▸ What to do:
Write out each line exactly as it stands, please.
== Given data ==
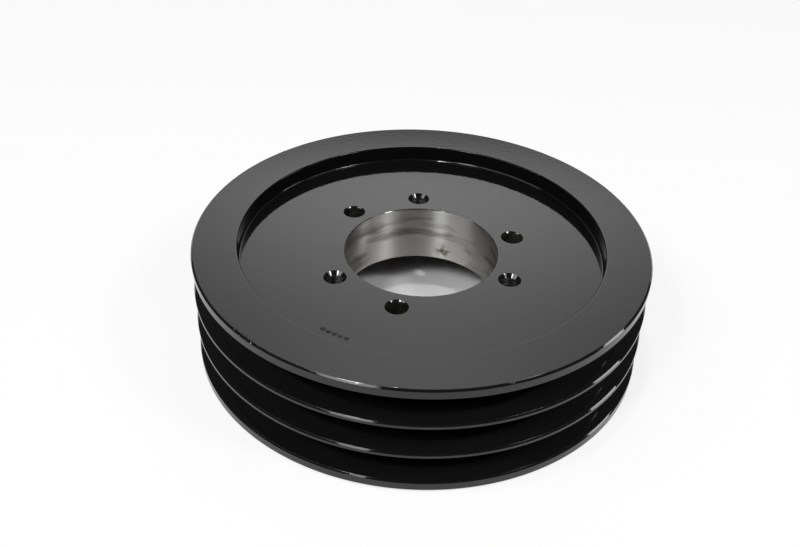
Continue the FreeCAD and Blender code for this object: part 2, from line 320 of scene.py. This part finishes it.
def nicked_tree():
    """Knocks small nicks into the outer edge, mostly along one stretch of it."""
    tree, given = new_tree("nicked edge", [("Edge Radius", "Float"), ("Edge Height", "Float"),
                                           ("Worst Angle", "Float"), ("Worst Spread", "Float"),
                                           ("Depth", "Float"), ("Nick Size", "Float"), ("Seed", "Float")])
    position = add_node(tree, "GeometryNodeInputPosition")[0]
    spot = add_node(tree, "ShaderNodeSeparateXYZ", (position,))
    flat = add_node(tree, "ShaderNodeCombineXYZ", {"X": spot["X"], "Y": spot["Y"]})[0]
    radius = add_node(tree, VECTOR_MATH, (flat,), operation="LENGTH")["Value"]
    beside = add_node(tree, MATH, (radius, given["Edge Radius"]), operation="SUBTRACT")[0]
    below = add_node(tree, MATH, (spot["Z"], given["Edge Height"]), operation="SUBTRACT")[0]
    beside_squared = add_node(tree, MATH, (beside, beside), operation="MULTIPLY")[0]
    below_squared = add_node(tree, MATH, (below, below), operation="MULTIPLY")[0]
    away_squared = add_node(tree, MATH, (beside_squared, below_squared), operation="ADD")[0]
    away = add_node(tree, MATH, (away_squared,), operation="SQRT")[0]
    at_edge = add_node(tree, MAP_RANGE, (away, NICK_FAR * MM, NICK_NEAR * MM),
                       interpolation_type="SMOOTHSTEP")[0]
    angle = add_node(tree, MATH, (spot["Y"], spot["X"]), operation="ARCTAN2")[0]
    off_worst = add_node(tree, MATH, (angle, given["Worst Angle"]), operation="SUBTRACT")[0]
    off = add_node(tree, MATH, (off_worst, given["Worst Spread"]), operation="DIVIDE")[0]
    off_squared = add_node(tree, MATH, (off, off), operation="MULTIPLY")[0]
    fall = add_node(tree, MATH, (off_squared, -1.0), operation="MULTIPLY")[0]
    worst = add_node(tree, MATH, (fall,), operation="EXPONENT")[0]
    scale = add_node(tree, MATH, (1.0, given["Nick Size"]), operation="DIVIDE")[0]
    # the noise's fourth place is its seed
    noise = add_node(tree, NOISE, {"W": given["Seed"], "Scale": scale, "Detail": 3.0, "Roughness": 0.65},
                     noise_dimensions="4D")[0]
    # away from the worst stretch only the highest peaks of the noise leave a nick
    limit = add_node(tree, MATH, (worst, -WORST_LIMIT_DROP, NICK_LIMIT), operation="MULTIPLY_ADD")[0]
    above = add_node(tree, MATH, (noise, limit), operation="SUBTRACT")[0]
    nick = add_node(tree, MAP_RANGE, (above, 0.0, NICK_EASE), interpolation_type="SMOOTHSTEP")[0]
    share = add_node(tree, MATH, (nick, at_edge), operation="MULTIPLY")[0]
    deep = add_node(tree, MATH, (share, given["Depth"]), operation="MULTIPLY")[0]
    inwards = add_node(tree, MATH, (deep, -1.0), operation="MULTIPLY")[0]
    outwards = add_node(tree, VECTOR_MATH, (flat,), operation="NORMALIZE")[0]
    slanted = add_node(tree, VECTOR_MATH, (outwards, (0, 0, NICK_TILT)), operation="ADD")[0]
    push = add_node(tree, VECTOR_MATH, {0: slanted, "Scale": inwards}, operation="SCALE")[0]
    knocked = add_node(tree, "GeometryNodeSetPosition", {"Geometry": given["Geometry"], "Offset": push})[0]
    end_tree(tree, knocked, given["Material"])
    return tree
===
▸ Exercise answer:
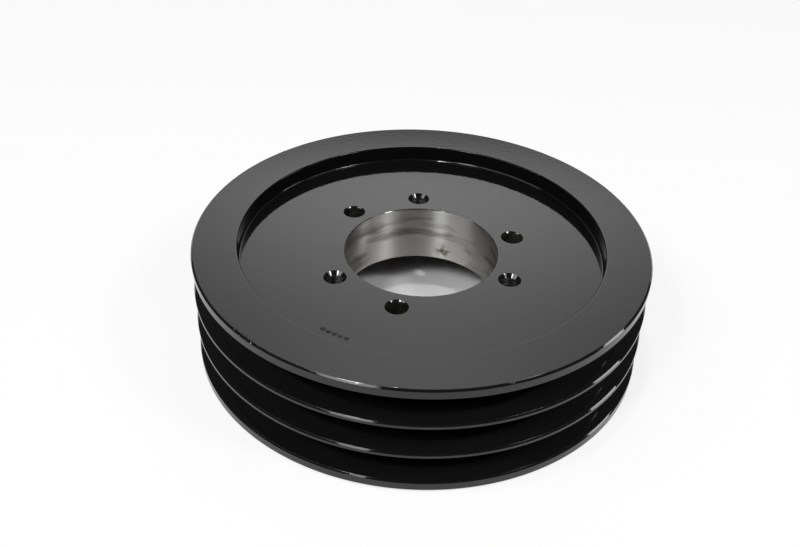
Continue the FreeCAD and Blender code for this object: part 2, from line 320 of scene.py. This part finishes it.
def nicked_tree():
    """Knocks small nicks into the outer edge, mostly along one stretch of it."""
    tree, given = new_tree("nicked edge", [("Edge Radius", "Float"), ("Edge Height", "Float"),
                                           ("Worst Angle", "Float"), ("Worst Spread", "Float"),
                                           ("Depth", "Float"), ("Nick Size", "Float"), ("Seed", "Float")])
    position = add_node(tree, "GeometryNodeInputPosition")[0]
    spot = add_node(tree, "ShaderNodeSeparateXYZ", (position,))
    flat = add_node(tree, "ShaderNodeCombineXYZ", {"X": spot["X"], "Y": spot["Y"]})[0]
    radius = add_node(tree, VECTOR_MATH, (flat,), operation="LENGTH")["Value"]
    beside = add_node(tree, MATH, (radius, given["Edge Radius"]), operation="SUBTRACT")[0]
    below = add_node(tree, MATH, (spot["Z"], given["Edge Height"]), operation="SUBTRACT")[0]
    beside_squared = add_node(tree, MATH, (beside, beside), operation="MULTIPLY")[0]
    below_squared = add_node(tree, MATH, (below, below), operation="MULTIPLY")[0]
    away_squared = add_node(tree, MATH, (beside_squared, below_squared), operation="ADD")[0]
    away = add_node(tree, MATH, (away_squared,), operation="SQRT")[0]
    at_edge = add_node(tree, MAP_RANGE, (away, NICK_FAR * MM, NICK_NEAR * MM),
                       interpolation_type="SMOOTHSTEP")[0]
    angle = add_node(tree, MATH, (spot["Y"], spot["X"]), operation="ARCTAN2")[0]
    off_worst = add_node(tree, MATH, (angle, given["Worst Angle"]), operation="SUBTRACT")[0]
    off = add_node(tree, MATH, (off_worst, given["Worst Spread"]), operation="DIVIDE")[0]
    off_squared = add_node(tree, MATH, (off, off), operation="MULTIPLY")[0]
    fall = add_node(tree, MATH, (off_squared, -1.0), operation="MULTIPLY")[0]
    worst = add_node(tree, MATH, (fall,), operation="EXPONENT")[0]
    scale = add_node(tree, MATH, (1.0, given["Nick Size"]), operation="DIVIDE")[0]
    # the noise's fourth place is its seed
    noise = add_node(tree, NOISE, {"W": given["Seed"], "Scale": scale, "Detail": 3.0, "Roughness": 0.65},
                     noise_dimensions="4D")[0]
    # away from the worst stretch only the highest peaks of the noise leave a nick
    limit = add_node(tree, MATH, (worst, -WORST_LIMIT_DROP, NICK_LIMIT), operation="MULTIPLY_ADD")[0]
    above = add_node(tree, MATH, (noise, limit), operation="SUBTRACT")[0]
    nick = add_node(tree, MAP_RANGE, (above, 0.0, NICK_EASE), interpolation_type="SMOOTHSTEP")[0]
    share = add_node(tree, MATH, (nick, at_edge), operation="MULTIPLY")[0]
    deep = add_node(tree, MATH, (share, given["Depth"]), operation="MULTIPLY")[0]
    inwards = add_node(tree, MATH, (deep, -1.0), operation="MULTIPLY")[0]
    outwards = add_node(tree, VECTOR_MATH, (flat,), operation="NORMALIZE")[0]
    slanted = add_node(tree, VECTOR_MATH, (outwards, (0, 0, NICK_TILT)), operation="ADD")[0]
    push = add_node(tree, VECTOR_MATH, {0: slanted, "Scale": inwards}, operation="SCALE")[0]
    knocked = add_node(tree, "GeometryNodeSetPosition", {"Geometry": given["Geometry"], "Offset": push})[0]
    end_tree(tree, knocked, given["Material"])
    return tree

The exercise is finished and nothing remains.